→ **Work instructions**:
From the entries below, copy out every line with "axes" in it.

→ **Entries with parts and joints**:
------------------------------------------------
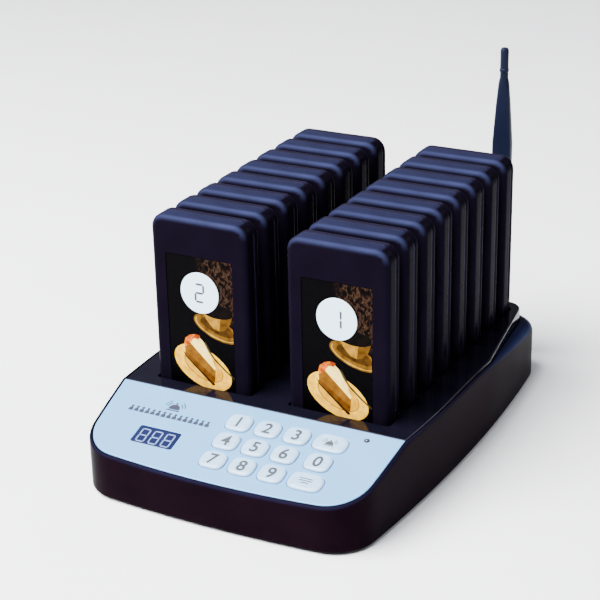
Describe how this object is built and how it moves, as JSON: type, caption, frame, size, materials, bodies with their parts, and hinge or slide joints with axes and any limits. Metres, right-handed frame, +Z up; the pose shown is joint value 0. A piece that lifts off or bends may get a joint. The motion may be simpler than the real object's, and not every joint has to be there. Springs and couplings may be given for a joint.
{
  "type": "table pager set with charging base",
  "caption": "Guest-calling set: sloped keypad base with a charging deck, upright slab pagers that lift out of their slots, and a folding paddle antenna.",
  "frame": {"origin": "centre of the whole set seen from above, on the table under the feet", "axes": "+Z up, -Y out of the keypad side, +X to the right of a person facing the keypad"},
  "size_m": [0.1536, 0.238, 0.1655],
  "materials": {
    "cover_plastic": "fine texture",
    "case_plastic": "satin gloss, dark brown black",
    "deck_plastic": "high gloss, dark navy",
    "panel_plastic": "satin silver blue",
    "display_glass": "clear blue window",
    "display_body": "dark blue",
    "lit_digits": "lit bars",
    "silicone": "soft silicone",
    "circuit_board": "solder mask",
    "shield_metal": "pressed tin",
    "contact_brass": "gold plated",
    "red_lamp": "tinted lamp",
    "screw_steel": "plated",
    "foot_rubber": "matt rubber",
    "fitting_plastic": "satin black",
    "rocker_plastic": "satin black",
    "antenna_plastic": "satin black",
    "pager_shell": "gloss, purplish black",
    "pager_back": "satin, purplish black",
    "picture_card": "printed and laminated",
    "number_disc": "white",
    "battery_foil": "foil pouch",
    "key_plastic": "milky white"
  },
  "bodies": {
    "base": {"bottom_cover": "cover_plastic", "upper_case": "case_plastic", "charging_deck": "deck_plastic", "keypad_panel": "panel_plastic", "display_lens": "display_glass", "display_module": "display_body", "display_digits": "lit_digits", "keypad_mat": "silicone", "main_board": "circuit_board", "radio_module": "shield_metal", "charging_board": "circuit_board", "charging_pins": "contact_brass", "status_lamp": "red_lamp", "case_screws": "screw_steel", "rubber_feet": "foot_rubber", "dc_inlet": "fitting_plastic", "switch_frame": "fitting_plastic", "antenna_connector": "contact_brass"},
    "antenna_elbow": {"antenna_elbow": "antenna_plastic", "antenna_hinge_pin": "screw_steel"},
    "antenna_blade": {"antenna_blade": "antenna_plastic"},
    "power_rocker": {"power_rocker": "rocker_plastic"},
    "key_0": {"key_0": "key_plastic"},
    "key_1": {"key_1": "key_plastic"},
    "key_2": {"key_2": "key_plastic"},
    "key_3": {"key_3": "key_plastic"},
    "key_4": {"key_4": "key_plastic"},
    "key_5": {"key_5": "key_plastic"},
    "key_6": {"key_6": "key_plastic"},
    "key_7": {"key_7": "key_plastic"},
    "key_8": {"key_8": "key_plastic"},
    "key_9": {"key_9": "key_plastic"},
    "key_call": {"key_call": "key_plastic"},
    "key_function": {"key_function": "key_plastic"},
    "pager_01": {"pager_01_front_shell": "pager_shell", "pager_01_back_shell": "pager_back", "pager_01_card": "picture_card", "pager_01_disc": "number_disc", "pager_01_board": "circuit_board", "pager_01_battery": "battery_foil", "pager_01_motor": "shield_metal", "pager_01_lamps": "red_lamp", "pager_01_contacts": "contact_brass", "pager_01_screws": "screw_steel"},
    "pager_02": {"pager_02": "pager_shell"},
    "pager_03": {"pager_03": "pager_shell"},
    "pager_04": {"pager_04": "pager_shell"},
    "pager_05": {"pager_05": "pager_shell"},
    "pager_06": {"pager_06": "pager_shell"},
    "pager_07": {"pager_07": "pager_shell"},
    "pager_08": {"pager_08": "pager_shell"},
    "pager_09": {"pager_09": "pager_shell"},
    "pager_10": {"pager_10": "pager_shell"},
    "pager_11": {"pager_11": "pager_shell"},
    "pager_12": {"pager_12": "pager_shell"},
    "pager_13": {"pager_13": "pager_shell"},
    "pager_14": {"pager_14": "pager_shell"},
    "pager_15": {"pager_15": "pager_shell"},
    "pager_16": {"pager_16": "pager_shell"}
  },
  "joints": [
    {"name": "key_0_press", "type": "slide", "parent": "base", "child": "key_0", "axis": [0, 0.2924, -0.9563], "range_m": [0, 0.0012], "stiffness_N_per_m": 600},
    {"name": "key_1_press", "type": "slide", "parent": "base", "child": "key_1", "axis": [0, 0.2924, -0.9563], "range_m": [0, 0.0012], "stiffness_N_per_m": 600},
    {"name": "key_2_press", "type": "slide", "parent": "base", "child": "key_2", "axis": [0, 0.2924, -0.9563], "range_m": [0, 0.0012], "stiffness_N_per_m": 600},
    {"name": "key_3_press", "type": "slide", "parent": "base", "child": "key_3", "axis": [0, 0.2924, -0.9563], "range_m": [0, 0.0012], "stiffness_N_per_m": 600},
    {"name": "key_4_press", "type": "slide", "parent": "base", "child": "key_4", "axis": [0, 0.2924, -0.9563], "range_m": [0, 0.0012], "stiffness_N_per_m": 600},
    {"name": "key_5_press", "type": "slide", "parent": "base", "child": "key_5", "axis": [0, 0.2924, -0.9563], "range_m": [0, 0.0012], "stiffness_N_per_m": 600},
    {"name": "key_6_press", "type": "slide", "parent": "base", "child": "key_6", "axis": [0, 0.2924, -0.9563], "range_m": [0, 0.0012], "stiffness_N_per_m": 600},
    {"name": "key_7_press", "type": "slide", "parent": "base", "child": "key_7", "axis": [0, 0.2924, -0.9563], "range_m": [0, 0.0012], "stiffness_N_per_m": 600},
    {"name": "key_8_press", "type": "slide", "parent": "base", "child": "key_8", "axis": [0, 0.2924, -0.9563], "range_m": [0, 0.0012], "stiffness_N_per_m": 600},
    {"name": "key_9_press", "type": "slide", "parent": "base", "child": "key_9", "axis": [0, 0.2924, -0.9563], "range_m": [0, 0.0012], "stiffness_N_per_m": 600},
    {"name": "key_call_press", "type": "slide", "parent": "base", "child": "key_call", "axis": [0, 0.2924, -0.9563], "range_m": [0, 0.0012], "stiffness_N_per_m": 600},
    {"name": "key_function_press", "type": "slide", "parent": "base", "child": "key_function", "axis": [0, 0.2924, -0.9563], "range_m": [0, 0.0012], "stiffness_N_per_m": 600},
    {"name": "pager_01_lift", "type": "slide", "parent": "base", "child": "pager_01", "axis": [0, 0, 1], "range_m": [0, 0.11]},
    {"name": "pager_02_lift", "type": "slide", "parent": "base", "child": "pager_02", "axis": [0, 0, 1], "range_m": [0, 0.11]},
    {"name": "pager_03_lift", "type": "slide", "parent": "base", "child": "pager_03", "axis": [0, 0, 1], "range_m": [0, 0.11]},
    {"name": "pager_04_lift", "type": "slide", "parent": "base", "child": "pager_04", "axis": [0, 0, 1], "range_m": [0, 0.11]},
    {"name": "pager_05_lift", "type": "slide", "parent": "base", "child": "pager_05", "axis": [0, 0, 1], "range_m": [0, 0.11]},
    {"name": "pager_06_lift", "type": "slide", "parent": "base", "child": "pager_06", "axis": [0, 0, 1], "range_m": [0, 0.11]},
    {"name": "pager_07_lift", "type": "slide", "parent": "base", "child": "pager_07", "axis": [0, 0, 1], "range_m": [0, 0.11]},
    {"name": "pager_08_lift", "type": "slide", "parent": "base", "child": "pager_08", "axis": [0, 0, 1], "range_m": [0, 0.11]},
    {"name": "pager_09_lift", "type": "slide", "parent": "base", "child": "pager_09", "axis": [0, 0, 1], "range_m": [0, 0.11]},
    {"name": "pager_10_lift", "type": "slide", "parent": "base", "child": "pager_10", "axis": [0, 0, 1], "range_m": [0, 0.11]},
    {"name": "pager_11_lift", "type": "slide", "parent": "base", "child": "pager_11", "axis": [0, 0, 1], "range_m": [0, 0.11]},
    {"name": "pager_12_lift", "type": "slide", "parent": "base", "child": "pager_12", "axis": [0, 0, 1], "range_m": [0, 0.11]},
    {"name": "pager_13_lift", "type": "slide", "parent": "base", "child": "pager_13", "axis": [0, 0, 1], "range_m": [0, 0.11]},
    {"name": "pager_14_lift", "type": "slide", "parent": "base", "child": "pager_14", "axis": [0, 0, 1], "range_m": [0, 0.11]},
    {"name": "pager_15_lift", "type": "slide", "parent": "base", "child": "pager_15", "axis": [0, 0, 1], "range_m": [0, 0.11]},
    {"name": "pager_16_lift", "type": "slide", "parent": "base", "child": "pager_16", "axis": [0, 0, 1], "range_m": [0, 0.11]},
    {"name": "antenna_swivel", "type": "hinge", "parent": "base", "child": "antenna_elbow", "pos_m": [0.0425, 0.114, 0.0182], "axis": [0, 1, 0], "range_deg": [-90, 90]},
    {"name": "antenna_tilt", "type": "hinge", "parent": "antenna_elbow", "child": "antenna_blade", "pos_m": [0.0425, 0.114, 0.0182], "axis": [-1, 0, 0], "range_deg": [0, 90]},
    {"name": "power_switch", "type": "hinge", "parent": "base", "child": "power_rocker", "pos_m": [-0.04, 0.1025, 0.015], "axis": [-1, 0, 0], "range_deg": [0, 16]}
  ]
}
------------------------------------------------
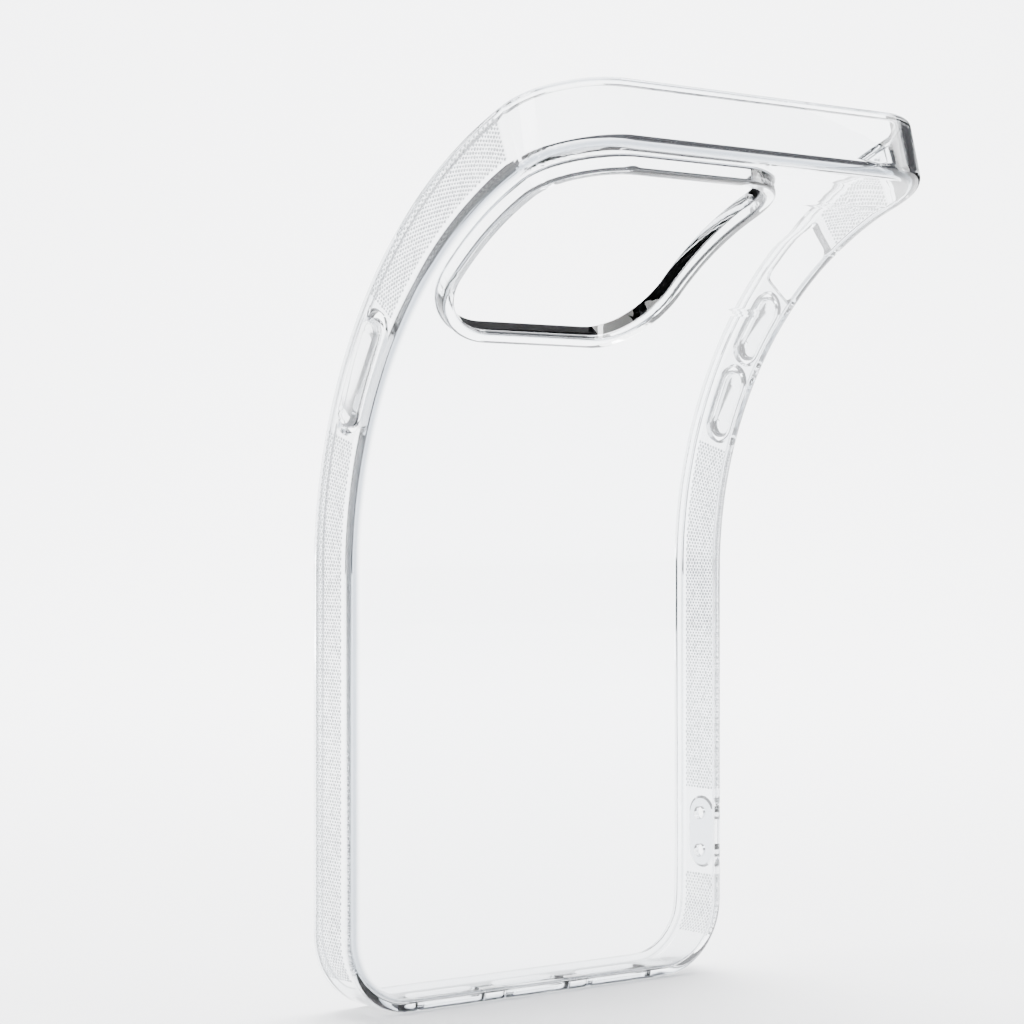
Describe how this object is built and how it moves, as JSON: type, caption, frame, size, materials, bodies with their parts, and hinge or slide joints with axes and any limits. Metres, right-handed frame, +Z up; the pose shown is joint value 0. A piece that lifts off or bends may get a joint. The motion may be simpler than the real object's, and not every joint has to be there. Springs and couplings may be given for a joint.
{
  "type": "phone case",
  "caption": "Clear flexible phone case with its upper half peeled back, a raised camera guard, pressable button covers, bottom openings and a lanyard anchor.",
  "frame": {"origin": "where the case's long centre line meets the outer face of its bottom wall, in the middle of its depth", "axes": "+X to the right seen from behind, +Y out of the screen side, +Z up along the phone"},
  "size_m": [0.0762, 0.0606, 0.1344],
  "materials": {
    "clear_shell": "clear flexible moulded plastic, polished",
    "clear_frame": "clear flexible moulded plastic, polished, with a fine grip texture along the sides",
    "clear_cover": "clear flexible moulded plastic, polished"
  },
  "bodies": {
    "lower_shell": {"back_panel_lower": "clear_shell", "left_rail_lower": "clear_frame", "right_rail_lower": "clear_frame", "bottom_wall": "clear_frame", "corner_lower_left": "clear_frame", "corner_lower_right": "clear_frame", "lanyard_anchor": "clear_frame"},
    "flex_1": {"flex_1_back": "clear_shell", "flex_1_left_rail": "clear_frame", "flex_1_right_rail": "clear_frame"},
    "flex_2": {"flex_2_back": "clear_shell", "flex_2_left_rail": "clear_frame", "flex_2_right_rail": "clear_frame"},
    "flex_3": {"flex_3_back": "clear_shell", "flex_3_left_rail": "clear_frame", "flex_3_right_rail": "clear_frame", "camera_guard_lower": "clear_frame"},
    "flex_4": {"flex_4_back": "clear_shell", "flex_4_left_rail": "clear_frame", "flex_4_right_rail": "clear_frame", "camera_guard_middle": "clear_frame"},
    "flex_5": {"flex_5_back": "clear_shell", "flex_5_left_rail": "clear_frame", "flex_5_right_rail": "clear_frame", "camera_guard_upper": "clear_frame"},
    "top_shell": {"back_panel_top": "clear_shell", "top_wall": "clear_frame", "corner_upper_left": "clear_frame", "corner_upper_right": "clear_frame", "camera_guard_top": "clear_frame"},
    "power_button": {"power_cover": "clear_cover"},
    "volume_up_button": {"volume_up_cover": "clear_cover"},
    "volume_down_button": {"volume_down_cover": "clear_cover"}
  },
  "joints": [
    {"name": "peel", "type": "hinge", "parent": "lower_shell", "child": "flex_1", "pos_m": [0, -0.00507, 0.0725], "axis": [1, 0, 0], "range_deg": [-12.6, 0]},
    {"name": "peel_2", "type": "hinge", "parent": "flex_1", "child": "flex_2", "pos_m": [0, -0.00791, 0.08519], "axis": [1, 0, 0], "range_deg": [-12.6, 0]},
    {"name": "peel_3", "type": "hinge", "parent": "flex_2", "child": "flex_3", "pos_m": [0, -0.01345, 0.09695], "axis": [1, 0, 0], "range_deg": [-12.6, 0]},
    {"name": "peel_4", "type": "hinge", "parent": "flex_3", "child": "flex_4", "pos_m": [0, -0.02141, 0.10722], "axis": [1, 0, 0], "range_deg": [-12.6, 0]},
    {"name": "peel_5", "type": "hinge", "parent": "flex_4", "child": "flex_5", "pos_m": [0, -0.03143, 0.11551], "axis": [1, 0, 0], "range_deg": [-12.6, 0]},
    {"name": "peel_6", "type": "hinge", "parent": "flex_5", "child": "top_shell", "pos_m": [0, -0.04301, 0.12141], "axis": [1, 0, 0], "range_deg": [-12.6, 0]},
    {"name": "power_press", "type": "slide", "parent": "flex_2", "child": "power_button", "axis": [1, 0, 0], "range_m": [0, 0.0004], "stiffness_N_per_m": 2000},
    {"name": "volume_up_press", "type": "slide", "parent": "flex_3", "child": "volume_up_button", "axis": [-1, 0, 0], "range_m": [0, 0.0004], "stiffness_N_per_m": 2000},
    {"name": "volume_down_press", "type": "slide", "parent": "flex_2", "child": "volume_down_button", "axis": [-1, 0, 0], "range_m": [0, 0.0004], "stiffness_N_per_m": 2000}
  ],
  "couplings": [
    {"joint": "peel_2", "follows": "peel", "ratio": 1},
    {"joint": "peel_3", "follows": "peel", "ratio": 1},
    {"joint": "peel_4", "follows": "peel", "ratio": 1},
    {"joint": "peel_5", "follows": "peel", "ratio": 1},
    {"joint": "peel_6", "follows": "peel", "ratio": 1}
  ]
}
------------------------------------------------
→ **The completed task**:
Describe how this object is built and how it moves, as JSON: type, caption, frame, size, materials, bodies with their parts, and hinge or slide joints with axes and any limits. Metres, right-handed frame, +Z up; the pose shown is joint value 0. A piece that lifts off or bends may get a joint. The motion may be simpler than the real object's, and not every joint has to be there. Springs and couplings may be given for a joint.
  "frame": {"origin": "centre of the whole set seen from above, on the table under the feet", "axes": "+Z up, -Y out of the keypad side, +X to the right of a person facing the keypad"},
Describe how this object is built and how it moves, as JSON: type, caption, frame, size, materials, bodies with their parts, and hinge or slide joints with axes and any limits. Metres, right-handed frame, +Z up; the pose shown is joint value 0. A piece that lifts off or bends may get a joint. The motion may be simpler than the real object's, and not every joint has to be there. Springs and couplings may be given for a joint.
  "frame": {"origin": "where the case's long centre line meets the outer face of its bottom wall, in the middle of its depth", "axes": "+X to the right seen from behind, +Y out of the screen side, +Z up along the phone"},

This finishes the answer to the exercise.